-- BEGIN --

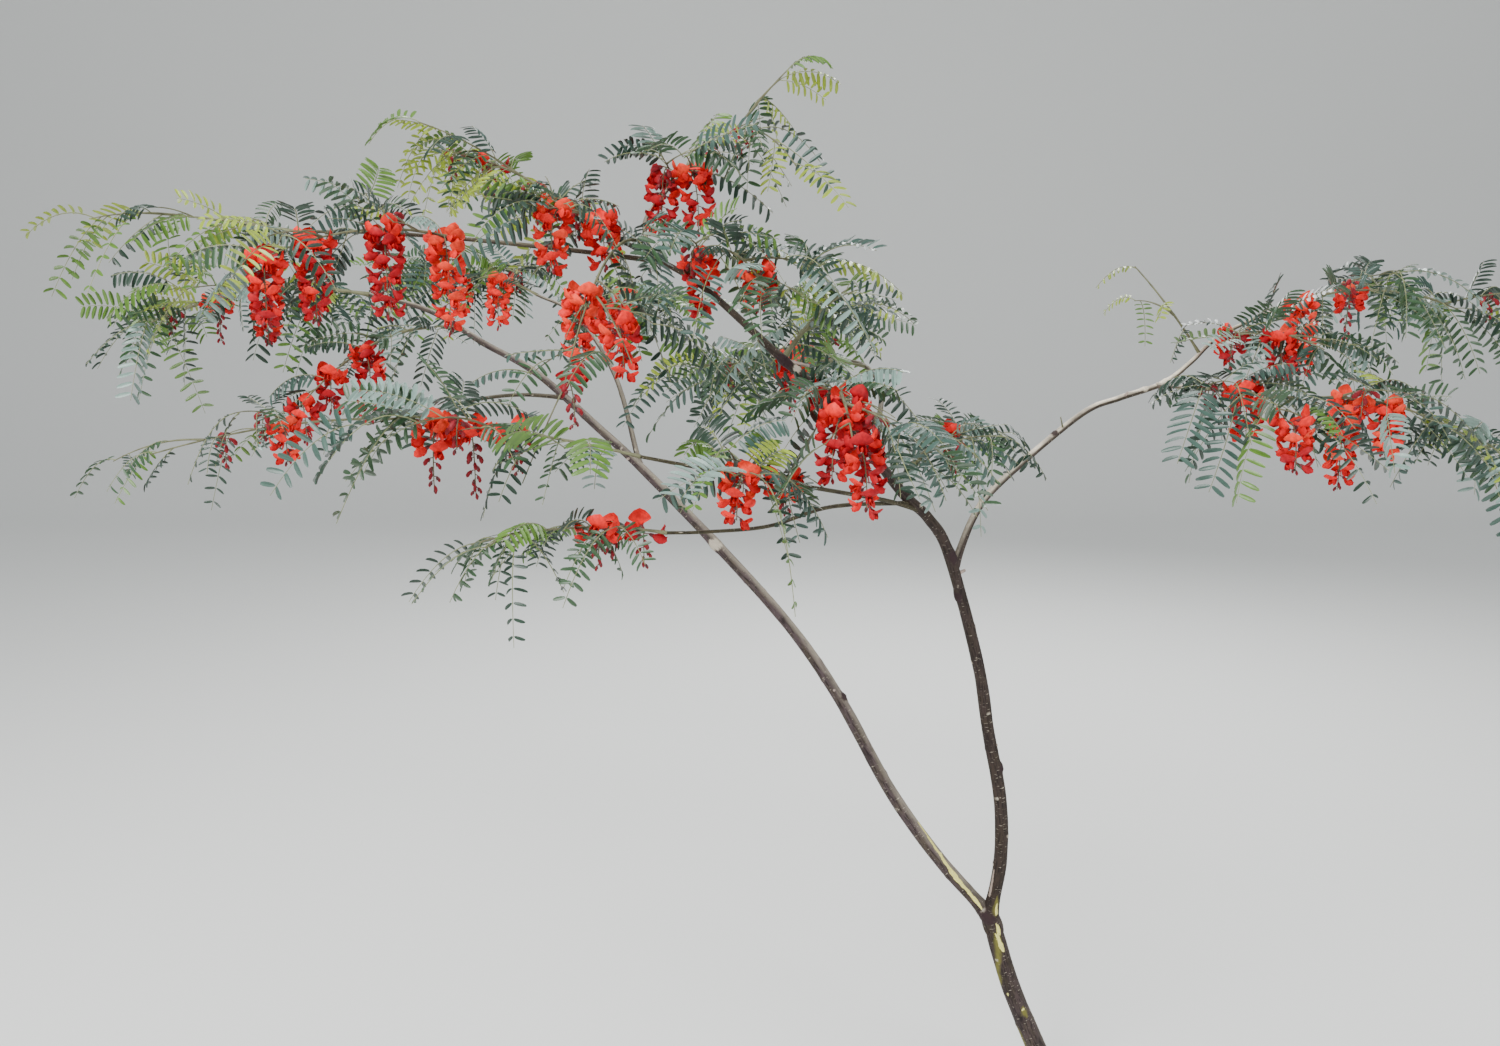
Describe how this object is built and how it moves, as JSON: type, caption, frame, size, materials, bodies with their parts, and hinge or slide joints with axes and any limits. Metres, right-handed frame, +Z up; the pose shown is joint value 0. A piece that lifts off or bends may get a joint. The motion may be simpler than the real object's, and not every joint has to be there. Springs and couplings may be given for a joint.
{
  "type": "rattlebox shrub",
  "caption": "Slender flowering shrub rooted in the ground: a leaning trunk forks into long arching boughs with feathery leaves and hanging racemes of red flowers.",
  "frame": {"origin": "middle of the flat cut under the trunk, at ground level", "axes": "+Z up, +X to the right as the picture shows it, along the crown's spread, +Y away from the viewer"},
  "size_m": [2.7363, 1.4855, 1.7968],
  "materials": {
    "bark": "matt smooth bark with lenticels",
    "twig": "matt green-brown young bark",
    "foliage": "satin grey-green leaf",
    "young_foliage": "satin yellow-green leaf",
    "blossom": "soft satin petal",
    "bud": "matt dark red calyx and bud"
  },
  "bodies": {
    "root": {"trunk": "bark", "left_leader_low": "bark", "left_leader_high": "bark", "left_leader_tip": "bark", "right_leader_low": "bark", "right_leader_high": "bark", "right_leader_tip": "bark", "right_bough": "bark", "right_high_bough": "bark", "right_low_bough": "bark", "front_bough": "bark", "front_low_bough": "bark", "left_low_bough": "bark", "far_left_bough": "bark", "top_bough": "bark", "back_left_bough": "bark", "back_right_bough": "bark", "left_tip_foliage": "foliage", "left_high_foliage": "foliage", "left_middle_foliage": "foliage", "left_inner_foliage": "foliage", "left_low_foliage": "foliage", "upper_left_foliage": "foliage", "top_foliage": "foliage", "top_right_foliage": "foliage", "crown_left_foliage": "foliage", "crown_right_foliage": "foliage", "arch_left_foliage": "foliage", "arch_right_foliage": "foliage", "centre_right_foliage": "foliage", "inner_right_foliage": "foliage", "centre_front_foliage": "foliage", "front_middle_foliage": "foliage", "front_low_foliage": "foliage", "centre_low_foliage": "foliage", "right_small_foliage": "foliage", "right_high_foliage": "foliage", "right_middle_foliage": "foliage", "right_low_foliage": "foliage", "right_under_foliage": "foliage", "back_left_foliage": "foliage", "back_middle_foliage": "foliage", "back_right_foliage": "foliage", "back_side_foliage": "foliage"}
  },
  "joints": []
}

-- END --

AIM OF THE EXERCISE: Go through the listing and print each line exactly as it appears.

WRITTEN ANSWER:
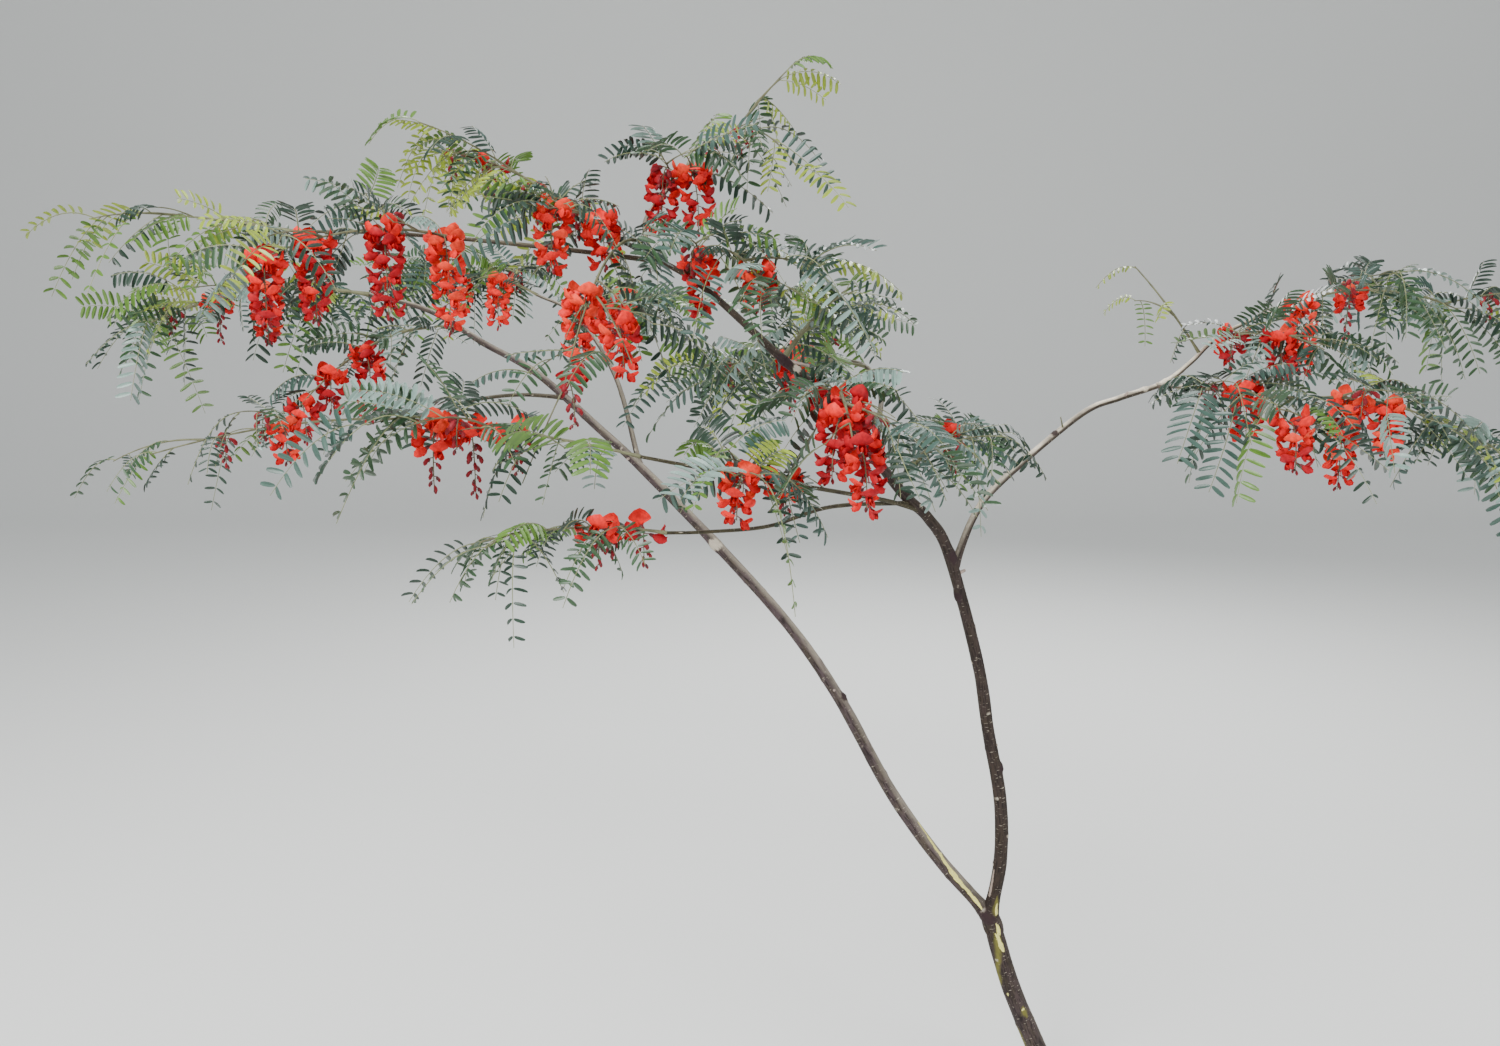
Describe how this object is built and how it moves, as JSON: type, caption, frame, size, materials, bodies with their parts, and hinge or slide joints with axes and any limits. Metres, right-handed frame, +Z up; the pose shown is joint value 0. A piece that lifts off or bends may get a joint. The motion may be simpler than the real object's, and not every joint has to be there. Springs and couplings may be given for a joint.
{
  "type": "rattlebox shrub",
  "caption": "Slender flowering shrub rooted in the ground: a leaning trunk forks into long arching boughs with feathery leaves and hanging racemes of red flowers.",
  "frame": {"origin": "middle of the flat cut under the trunk, at ground level", "axes": "+Z up, +X to the right as the picture shows it, along the crown's spread, +Y away from the viewer"},
  "size_m": [2.7363, 1.4855, 1.7968],
  "materials": {
    "bark": "matt smooth bark with lenticels",
    "twig": "matt green-brown young bark",
    "foliage": "satin grey-green leaf",
    "young_foliage": "satin yellow-green leaf",
    "blossom": "soft satin petal",
    "bud": "matt dark red calyx and bud"
  },
  "bodies": {
    "root": {"trunk": "bark", "left_leader_low": "bark", "left_leader_high": "bark", "left_leader_tip": "bark", "right_leader_low": "bark", "right_leader_high": "bark", "right_leader_tip": "bark", "right_bough": "bark", "right_high_bough": "bark", "right_low_bough": "bark", "front_bough": "bark", "front_low_bough": "bark", "left_low_bough": "bark", "far_left_bough": "bark", "top_bough": "bark", "back_left_bough": "bark", "back_right_bough": "bark", "left_tip_foliage": "foliage", "left_high_foliage": "foliage", "left_middle_foliage": "foliage", "left_inner_foliage": "foliage", "left_low_foliage": "foliage", "upper_left_foliage": "foliage", "top_foliage": "foliage", "top_right_foliage": "foliage", "crown_left_foliage": "foliage", "crown_right_foliage": "foliage", "arch_left_foliage": "foliage", "arch_right_foliage": "foliage", "centre_right_foliage": "foliage", "inner_right_foliage": "foliage", "centre_front_foliage": "foliage", "front_middle_foliage": "foliage", "front_low_foliage": "foliage", "centre_low_foliage": "foliage", "right_small_foliage": "foliage", "right_high_foliage": "foliage", "right_middle_foliage": "foliage", "right_low_foliage": "foliage", "right_under_foliage": "foliage", "back_left_foliage": "foliage", "back_middle_foliage": "foliage", "back_right_foliage": "foliage", "back_side_foliage": "foliage"}
  },
  "joints": []
}